Se rapprocher des bassins de production. L'enjeu est de taille, car au-delà du chanvre, du lin et du miscanthus, les puissantes filières agricoles du colza et du tournesol ont bien identifié le bâtiment comme un débouché potentiel pour leurs résidus de production. Un partenariat entre les deux mondes pourrait s'avérer particulièrement vertueux à condition que ces granulats verts soient transformés et utilisés au plus près de leurs bassins de production, c'est-à-dire là où les filières agricoles se sont structurées en ce sens, à l'instar de la Normandie et des Hauts-de-France pour le lin ou l'Aube pour le chanvre. C'est bien le vœu de Marco Cappellari, directeur adjoint des liants spéciaux chez Vicat, qui résume ainsi sa priorité : « Nous devons nous adapter au monde agricole et pas l'inverse ».

 

Bientôt une carte d'identité pour chaque granulat végétal

L'absence de norme adaptée à l'emploi des bétons végétaux dans le bâtiment entrave leur diffusion. C'est pourquoi le projet « Normalisation des granulats pour bétons biosourcés » (NG2B) financé par l'Ademe dans le cadre du 3e appel à projets Graines « Gérer, produire, valoriser les biomasses » (1), vise à établir une procédure technique commune afin de caractériser chaque granulat végétal en fonction de son origine et de ses spécificités.
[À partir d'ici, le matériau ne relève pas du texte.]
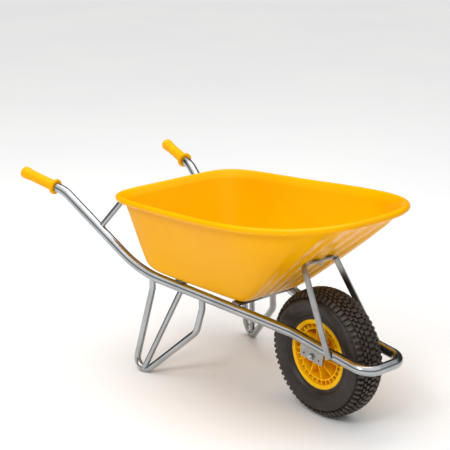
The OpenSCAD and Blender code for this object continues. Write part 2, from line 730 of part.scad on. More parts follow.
// A point on the tyre's rounded section at angle a, drawn in by depth.
tyre_r = tyre_diameter / 2;
section_power = 2.6;
section_mid = rim_r + (tyre_r - rim_r) * 0.5;
section_low = -50;
function signed_power(v) = sign(v) * pow(abs(v), 2 / section_power);
function section_point(a, depth) =
    [section_mid + (tyre_r - section_mid - depth) * signed_power(sin(a)),
     (tyre_width / 2 - depth) * signed_power(cos(a))];
section_step = 10;
tyre_wall = 8;
bead_out = rim_half_w - flange_thick - seat_gap;
bead_wide = 9;
bead_high = 10;
lip_gap = 1;
function section(depth) =
    [for (a = [section_low : section_step : 180 - section_low]) section_point(a, depth)];
// The outline of what fills the tyre, down to the rim.
function cavity(depth) = concat(section(tyre_wall + depth),
    [[bead_r + bead_high, bead_wide - lip_gap - bead_out + depth],
     [bead_r + seat_gap + depth, bead_wide - bead_out + depth],
     [bead_r + seat_gap + depth, bead_out - bead_wide - depth],
     [bead_r + bead_high, bead_out - bead_wide + lip_gap - depth]]);

module tyre() {
    color(black_rubber) on_axle(0) rotate_extrude($fn = 96) difference() {
        polygon(concat(section(0),
            [[rim_r + lip_gap + seat_gap, lip_gap - rim_half_w], [rim_r + lip_gap, -bead_out],
             [bead_r + seat_gap, -bead_out], [bead_r + seat_gap, bead_out],
             [rim_r + lip_gap, bead_out], [rim_r + lip_gap + seat_gap, rim_half_w - lip_gap]]));
        polygon(cavity(0));
        translate([bead_r - bead_high, bead_wide - bead_out])
            square([bead_high + 2 * lip_gap, 2 * (bead_out - bead_wide)]);
    }
}

inner_wall = 2;
module inner_tube() {
    color(black_rubber) on_axle(0) rotate_extrude($fn = 96) difference() {
        polygon(cavity(seat_gap));
        polygon(cavity(seat_gap + inner_wall));
    }
}

module valve_stem() {
    top = bead_r + seat_gap;
    color(brass) on_axle(0) rotate([0, 0, valve_turn]) translate([top, 0, valve_side])
        rotate([0, -90, 0]) cylinder(h = top - ring_r + valve_out, r = valve_r);
}

grip_fit = 0.1;
guard_chamfer = 3;
bulge_from = 18;
bulge_to = 32;
module grip(side) {
    guard_r = guard_diameter / 2;
    inner_end = grip_length + guard_thick / 2;
    guard_from = inner_end - guard_thick;
    color(yellow) on_side(side) placed(grip_tip, -grip_dir, [0, 0, 1])
        rotate_extrude() difference() {
            polygon([
                for (a = [0 : 15 : 90]) [grip_end_r - grip_end_round * (1 - sin(a)),
                                         grip_end_round * (1 - cos(a))],
                [grip_end_r, bulge_from], [grip_r, bulge_to], [grip_r, guard_from],
                [guard_r - guard_chamfer, guard_from], [guard_r, guard_from + guard_chamfer],
                [guard_r, inner_end - guard_chamfer], [guard_r - guard_chamfer, inner_end],
                [0, inner_end], [0, 0]]);
            translate([0, grip_cap]) square([tube_r + grip_fit, inner_end]);
        }
}

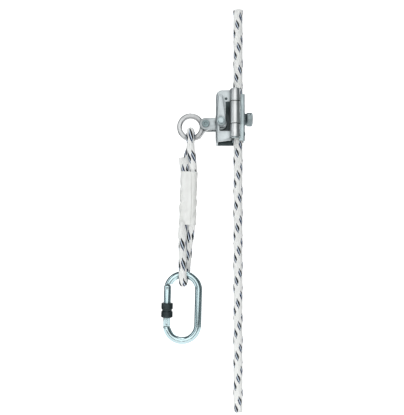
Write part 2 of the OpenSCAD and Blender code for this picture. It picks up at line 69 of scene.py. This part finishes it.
# ------------------------------------------------------------------ cord routes, in millimetres
MAIN_ROUTE = [(0, 0, -40 * i) for i in range(16)]
UPPER_ROUTE = [
    (-79.3, 0, -242), (-79.2, 1, -236), (-78.5, 3.5, -229), (-77, 6, -222),
    (-75, 8.5, -214.5), (-73, 10.5, -207), (-71.5, 11, -199), (-71, 11, -191.5),
    (-71, 10, -186), (-71, 6, -181.8), (-71, 0, -181), (-71, -6, -181.8),
    (-71, -10, -186), (-71, -11, -191.5), (-71, -11, -199), (-70.5, -10.5, -207),
    (-69.5, -8.5, -214.5), (-68.5, -6, -222), (-67.8, -3.5, -229),
    (-67.2, -1, -236), (-67.1, 0, -242),
]
LOWER_ROUTE = [
    (-82, 0, -320), (-82.2, -1.5, -328), (-82.5, -4, -337), (-82.6, -7, -347),
    (-82.6, -9.5, -357), (-82.5, -11.5, -368), (-82.5, -12.3, -380), (-82.5, -12.3, -390),
    (-82.5, -12.1, -396), (-82.4, -10.8, -402), (-82.2, -6.4, -406.4), (-81.7, 0, -407.8),
    (-81, 6.4, -406.4), (-80, 10.8, -402), (-79, 12.1, -396), (-78, 12.3, -390),
    (-76.8, 12.3, -380), (-75.8, 11.5, -368), (-74.8, 9.5, -357), (-73.5, 7, -347),
    (-71.9, 4, -337), (-70.4, 1.5, -328), (-69.8, 0, -320),
]
LEFT_STRAND = [(-79.3, 0, -242.1), (-80.2, 0, -268), (-81.1, 0, -294), (-82, 0, -319.9)]
RIGHT_STRAND = [(-67.1, 0, -242.1), (-68, 0, -268), (-68.9, 0, -294), (-69.8, 0, -319.9)]
UPPER_TAIL = [(-82, 6, -246), (-83, 7.5, -237), (-84.5, 7, -228), (-85.5, 5, -219)]
LOWER_TAIL = [(-83, -5, -317), (-84.5, -6.5, -325), (-85.5, -5.5, -333), (-86, -3, -341)]


# ------------------------------------------------------------------ materials
class Nodes:
    """A material's node tree, with short calls for making and joining nodes."""

    def __init__(self, name):
        self.material = bpy.data.materials.new(name)
        self.material.use_nodes = True
        self.tree = self.material.node_tree
        self.tree.nodes.clear()
        self.output = self.add("ShaderNodeOutputMaterial")
        self.shader = self.add("ShaderNodeBsdfPrincipled")
        self.link(self.shader, "BSDF", self.output, "Surface")

    def add(self, kind, **values):
        node = self.tree.nodes.new(kind)
        for key, value in values.items():
            if hasattr(node, key):
                setattr(node, key, value)
            else:
                node.inputs[key.replace("_", " ")].default_value = value
        return node

    def link(self, a, out, b, into):
        self.tree.links.new(a.outputs[out], b.inputs[into])

    def set(self, **values):
        for key, value in values.items():
            self.shader.inputs[key.replace("_", " ")].default_value = value

    def coordinates(self, kind="Object", scale=(1, 1, 1)):
        source = self.add("ShaderNodeTexCoord")
        mapping = self.add("ShaderNodeMapping")
        mapping.inputs["Scale"].default_value = scale
        self.link(source, kind, mapping, "Vector")
        return mapping

    def noise(self, place, scale, detail=4.0):
        node = self.add("ShaderNodeTexNoise")
        node.inputs["Scale"].default_value = scale
        node.inputs["Detail"].default_value = detail
        node.inputs["Roughness"].default_value = 0.55
        self.link(place, "Vector", node, "Vector")
        return node

    def ramp(self, source, out, stops):
        node = self.add("ShaderNodeValToRGB")
        elements = node.color_ramp.elements
        while len(elements) < len(stops):
            elements.new(0.5)
        for element, (position, colour) in zip(elements, stops):
            element.position = position
            element.color = (*colour, 1.0)
        self.link(source, out, node, "Fac")
        return node

    def bump(self, source, out, strength, distance, under=None):
        node = self.add("ShaderNodeBump")
        node.inputs["Strength"].default_value = strength
        node.inputs["Distance"].default_value = distance
        self.link(source, out, node, "Height")
        if under:
            self.link(under, "Normal", node, "Normal")
        self.link(node, "Normal", self.shader, "Normal")
        return node


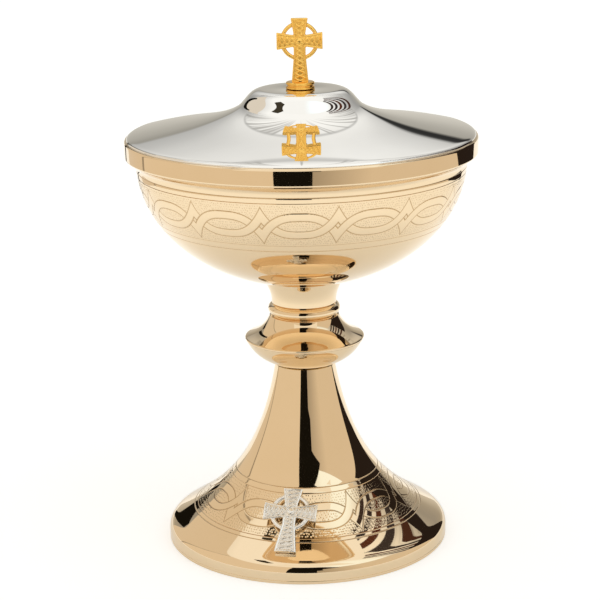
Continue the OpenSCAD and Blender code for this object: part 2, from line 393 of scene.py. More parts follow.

Le projet, qui doit s'achever au printemps 2024, permettra à chaque filière agricole de dessiner la carte d'identité de son granulat (lin, miscanthus, colza…) avec l'identification des caractéristiques pertinentes pour les qualifier et les discriminer. Il consiste aussi à recenser et préciser les diverses méthodes de caractérisation existantes. Des travaux qui s'appuient sur la R&D existante en France, pays précurseur depuis une vingtaine d'années sur les bétons végétaux.

(1) Les partenaires du projet NG2B sont le Cerema, la Guilde Sable vert, Biobuild Concept, Parex Group, Vicat, Ackta, UniLaSalle et l'ENTP.